▸ **WHAT TO DO**:
Scan the material and copy every line in which "None" appears.

▸ **DATASET EXCERPTS**:
_ _ _
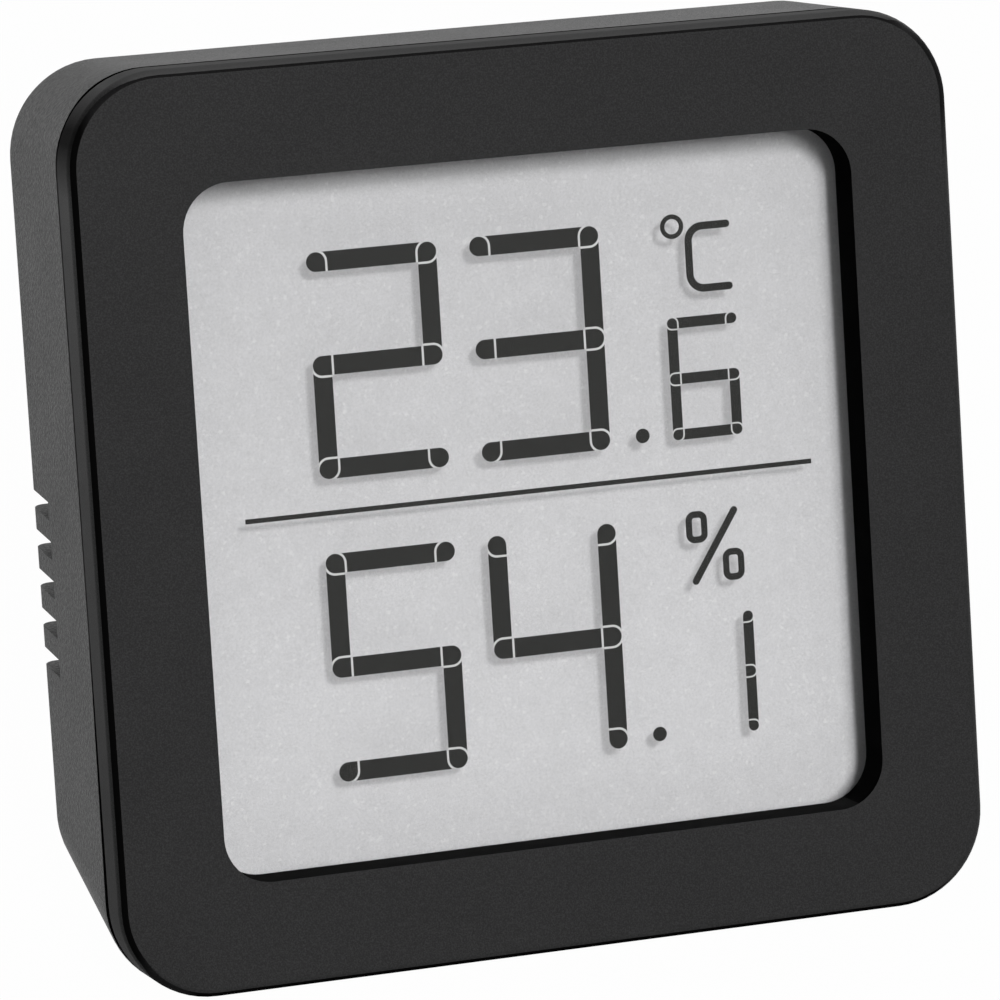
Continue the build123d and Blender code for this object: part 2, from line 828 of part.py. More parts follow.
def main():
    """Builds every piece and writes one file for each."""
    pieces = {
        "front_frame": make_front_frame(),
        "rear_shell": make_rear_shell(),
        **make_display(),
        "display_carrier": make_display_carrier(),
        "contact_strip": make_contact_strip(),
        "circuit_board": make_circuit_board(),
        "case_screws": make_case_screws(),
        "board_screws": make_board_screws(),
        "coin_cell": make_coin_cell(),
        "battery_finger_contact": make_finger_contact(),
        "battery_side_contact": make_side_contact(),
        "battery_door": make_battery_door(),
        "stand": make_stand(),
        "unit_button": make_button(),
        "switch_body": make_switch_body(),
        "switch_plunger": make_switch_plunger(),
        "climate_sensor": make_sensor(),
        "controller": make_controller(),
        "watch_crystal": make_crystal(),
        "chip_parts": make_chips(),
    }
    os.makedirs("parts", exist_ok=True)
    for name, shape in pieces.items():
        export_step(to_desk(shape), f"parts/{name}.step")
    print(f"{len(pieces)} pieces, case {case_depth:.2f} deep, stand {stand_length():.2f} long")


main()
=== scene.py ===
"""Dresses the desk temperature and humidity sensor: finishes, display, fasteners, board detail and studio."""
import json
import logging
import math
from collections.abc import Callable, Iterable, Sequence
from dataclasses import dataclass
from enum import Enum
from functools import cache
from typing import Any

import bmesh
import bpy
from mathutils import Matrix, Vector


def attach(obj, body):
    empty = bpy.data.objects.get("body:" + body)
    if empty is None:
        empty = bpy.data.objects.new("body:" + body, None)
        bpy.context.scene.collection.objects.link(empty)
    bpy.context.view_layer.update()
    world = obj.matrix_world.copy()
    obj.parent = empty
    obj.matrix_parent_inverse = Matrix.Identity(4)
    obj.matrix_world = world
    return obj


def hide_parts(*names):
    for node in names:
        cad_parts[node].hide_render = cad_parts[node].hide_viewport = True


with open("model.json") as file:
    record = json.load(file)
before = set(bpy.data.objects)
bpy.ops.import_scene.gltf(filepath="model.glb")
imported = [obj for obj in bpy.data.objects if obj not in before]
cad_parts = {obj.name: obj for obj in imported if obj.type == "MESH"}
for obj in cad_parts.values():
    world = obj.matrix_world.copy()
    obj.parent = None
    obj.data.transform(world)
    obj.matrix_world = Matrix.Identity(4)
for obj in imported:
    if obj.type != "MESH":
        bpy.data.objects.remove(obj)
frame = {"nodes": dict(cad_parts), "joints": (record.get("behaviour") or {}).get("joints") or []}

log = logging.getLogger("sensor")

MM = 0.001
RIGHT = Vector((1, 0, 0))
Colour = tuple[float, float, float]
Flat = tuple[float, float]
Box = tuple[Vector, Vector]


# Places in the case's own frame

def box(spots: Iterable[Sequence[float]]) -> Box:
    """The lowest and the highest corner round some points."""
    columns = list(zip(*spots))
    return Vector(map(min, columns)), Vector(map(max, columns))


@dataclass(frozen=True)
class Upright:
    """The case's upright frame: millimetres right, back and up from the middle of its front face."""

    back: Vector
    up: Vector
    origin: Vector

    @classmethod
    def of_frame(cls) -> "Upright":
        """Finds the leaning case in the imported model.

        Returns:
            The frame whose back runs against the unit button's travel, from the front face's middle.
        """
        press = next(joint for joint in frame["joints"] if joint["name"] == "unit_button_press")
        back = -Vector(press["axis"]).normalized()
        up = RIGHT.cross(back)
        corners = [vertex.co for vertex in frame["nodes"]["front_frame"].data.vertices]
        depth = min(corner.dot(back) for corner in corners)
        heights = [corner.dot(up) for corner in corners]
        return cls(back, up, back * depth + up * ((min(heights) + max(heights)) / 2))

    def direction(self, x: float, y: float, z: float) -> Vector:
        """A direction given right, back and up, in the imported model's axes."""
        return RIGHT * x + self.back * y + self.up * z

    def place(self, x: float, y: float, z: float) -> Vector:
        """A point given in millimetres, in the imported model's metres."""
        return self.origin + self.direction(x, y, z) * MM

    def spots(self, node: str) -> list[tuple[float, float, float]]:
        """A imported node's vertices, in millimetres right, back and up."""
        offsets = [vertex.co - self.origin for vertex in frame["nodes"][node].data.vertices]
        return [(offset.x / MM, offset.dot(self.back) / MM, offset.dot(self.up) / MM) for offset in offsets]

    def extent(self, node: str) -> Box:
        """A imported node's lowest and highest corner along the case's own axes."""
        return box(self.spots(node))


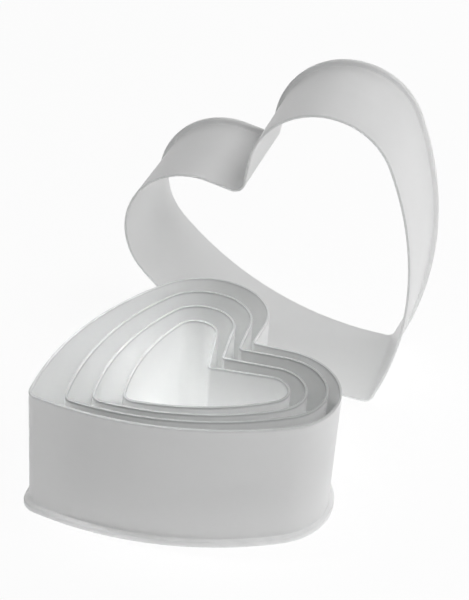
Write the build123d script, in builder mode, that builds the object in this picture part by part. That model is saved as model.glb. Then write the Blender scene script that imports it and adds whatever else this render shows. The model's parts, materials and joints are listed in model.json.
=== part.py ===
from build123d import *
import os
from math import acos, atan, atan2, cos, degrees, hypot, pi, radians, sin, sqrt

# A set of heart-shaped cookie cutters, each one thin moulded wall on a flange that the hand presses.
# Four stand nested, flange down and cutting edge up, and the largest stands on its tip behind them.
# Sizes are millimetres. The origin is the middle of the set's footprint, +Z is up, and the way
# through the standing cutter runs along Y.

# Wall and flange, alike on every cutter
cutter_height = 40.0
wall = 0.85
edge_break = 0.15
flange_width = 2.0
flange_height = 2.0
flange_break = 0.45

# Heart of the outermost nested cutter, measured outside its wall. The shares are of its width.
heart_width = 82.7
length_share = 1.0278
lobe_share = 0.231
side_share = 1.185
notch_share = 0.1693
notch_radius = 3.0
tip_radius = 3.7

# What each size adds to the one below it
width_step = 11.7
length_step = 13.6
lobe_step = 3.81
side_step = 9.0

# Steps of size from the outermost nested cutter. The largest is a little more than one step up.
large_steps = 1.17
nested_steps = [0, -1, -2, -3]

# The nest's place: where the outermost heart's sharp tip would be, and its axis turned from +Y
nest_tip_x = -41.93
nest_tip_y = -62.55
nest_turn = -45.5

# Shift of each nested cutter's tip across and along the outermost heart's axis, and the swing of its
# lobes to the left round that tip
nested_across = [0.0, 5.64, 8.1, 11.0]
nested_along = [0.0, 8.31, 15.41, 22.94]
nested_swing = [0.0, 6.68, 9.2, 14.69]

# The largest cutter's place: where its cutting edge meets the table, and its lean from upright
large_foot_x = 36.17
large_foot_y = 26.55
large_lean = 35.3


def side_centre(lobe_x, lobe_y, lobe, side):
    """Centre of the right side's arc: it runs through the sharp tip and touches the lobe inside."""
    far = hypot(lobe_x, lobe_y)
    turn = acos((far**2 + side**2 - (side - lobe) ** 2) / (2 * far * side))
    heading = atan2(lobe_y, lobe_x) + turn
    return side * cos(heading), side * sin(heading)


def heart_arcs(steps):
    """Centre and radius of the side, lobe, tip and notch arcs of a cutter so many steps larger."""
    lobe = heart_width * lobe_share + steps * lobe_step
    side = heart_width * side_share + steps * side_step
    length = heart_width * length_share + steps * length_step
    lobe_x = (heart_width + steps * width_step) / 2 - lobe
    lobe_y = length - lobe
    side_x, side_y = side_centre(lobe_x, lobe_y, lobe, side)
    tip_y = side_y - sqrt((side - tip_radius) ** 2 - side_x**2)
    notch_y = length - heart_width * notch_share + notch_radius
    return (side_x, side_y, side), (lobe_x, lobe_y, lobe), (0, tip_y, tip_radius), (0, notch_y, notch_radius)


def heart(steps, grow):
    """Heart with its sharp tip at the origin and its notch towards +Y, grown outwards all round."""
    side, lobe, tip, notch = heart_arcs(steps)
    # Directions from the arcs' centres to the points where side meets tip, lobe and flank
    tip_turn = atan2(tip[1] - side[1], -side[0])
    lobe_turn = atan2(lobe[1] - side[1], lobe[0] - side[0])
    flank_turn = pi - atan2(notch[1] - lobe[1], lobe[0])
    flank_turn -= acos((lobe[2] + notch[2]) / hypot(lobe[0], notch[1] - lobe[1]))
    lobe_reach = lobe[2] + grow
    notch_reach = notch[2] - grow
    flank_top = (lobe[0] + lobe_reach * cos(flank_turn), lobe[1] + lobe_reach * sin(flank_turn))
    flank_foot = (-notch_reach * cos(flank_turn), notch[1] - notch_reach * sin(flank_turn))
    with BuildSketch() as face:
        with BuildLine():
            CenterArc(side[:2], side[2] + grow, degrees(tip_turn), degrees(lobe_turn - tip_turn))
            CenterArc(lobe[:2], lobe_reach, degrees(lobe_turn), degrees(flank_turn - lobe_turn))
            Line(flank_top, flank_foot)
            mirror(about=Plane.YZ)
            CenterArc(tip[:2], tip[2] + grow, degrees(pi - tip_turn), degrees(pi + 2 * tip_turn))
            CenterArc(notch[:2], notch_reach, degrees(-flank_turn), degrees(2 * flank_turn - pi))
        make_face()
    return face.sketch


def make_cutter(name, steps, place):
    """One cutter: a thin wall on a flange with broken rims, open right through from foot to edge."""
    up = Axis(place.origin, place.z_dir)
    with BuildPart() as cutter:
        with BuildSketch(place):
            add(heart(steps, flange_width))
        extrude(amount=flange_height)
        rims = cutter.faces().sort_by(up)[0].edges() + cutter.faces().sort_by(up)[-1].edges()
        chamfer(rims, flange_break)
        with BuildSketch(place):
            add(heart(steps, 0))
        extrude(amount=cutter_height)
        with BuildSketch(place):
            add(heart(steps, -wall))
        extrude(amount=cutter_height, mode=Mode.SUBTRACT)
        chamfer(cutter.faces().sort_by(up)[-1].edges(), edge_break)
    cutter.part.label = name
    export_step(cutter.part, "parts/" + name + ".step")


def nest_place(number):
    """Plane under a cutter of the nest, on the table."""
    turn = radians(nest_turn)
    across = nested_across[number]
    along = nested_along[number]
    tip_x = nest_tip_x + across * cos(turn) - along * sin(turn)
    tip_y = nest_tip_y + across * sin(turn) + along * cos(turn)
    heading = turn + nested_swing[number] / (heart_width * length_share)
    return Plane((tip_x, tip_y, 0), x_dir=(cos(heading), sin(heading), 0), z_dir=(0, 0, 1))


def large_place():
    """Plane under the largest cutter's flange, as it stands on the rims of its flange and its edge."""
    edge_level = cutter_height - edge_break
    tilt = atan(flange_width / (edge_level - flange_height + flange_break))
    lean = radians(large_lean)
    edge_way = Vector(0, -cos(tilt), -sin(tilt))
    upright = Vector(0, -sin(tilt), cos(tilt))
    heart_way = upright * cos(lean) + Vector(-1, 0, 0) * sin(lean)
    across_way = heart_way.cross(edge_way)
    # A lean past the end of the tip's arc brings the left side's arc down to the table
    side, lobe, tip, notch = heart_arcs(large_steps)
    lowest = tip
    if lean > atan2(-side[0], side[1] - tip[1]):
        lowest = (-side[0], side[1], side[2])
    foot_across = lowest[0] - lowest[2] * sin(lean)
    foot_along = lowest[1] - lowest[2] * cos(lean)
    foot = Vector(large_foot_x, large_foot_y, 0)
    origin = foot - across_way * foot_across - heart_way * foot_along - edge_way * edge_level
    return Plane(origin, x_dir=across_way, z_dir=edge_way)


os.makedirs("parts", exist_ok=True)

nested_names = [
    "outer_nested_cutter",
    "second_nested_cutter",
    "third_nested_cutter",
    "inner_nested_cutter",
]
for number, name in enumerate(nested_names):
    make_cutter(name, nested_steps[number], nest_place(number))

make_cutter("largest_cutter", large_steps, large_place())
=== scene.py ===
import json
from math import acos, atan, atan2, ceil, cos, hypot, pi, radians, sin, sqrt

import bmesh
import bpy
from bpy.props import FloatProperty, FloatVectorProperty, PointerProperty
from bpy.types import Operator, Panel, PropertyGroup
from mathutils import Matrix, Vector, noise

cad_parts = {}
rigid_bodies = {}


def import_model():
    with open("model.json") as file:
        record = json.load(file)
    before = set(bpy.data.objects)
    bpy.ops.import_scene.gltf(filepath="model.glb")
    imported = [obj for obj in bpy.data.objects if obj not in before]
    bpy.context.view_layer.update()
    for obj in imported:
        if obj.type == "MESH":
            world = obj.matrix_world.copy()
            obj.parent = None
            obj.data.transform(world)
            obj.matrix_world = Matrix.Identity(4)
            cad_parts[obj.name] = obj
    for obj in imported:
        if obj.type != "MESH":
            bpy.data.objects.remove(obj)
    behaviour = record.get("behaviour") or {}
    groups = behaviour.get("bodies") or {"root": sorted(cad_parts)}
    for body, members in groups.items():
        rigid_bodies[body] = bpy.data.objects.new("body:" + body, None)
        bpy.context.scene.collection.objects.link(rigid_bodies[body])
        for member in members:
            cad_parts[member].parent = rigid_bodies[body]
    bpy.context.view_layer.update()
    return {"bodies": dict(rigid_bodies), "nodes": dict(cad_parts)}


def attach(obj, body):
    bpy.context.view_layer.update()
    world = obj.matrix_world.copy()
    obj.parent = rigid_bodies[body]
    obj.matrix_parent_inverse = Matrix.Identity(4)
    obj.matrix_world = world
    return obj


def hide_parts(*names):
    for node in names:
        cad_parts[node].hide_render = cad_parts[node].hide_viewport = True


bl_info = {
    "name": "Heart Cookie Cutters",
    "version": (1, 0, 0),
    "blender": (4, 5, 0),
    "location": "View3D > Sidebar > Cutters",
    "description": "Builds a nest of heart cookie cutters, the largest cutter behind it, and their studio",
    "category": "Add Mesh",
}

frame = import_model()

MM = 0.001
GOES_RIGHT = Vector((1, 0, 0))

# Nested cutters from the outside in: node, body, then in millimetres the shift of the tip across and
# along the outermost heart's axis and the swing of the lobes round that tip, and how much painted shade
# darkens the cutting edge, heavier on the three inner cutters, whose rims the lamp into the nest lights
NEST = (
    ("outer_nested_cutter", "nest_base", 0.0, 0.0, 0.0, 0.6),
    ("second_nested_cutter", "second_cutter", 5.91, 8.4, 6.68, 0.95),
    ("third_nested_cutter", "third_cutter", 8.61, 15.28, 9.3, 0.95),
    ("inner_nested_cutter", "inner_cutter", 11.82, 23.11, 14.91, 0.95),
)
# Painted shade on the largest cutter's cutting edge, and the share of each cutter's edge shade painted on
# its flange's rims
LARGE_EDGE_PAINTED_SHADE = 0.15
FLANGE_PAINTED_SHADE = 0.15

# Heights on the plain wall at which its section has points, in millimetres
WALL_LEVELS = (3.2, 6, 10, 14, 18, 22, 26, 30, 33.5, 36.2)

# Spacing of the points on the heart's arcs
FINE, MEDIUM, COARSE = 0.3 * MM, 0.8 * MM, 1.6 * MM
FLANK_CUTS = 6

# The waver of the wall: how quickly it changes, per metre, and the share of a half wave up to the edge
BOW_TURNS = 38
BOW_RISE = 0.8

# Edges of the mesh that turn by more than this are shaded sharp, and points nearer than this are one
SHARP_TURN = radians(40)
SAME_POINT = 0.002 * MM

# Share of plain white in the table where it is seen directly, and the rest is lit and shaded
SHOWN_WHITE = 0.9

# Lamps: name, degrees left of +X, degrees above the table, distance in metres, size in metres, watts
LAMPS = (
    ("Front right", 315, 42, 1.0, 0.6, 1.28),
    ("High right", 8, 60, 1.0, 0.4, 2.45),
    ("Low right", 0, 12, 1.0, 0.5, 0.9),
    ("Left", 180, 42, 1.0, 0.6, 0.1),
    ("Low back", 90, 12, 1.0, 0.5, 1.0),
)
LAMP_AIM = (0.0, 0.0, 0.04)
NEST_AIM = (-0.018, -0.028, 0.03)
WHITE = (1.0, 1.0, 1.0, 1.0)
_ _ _
▸ **EXERCISE SOLUTION**:
    if empty is None:
        empty = bpy.data.objects.new("body:" + body, None)
    obj.parent = None
            obj.parent = None
        rigid_bodies[body] = bpy.data.objects.new("body:" + body, None)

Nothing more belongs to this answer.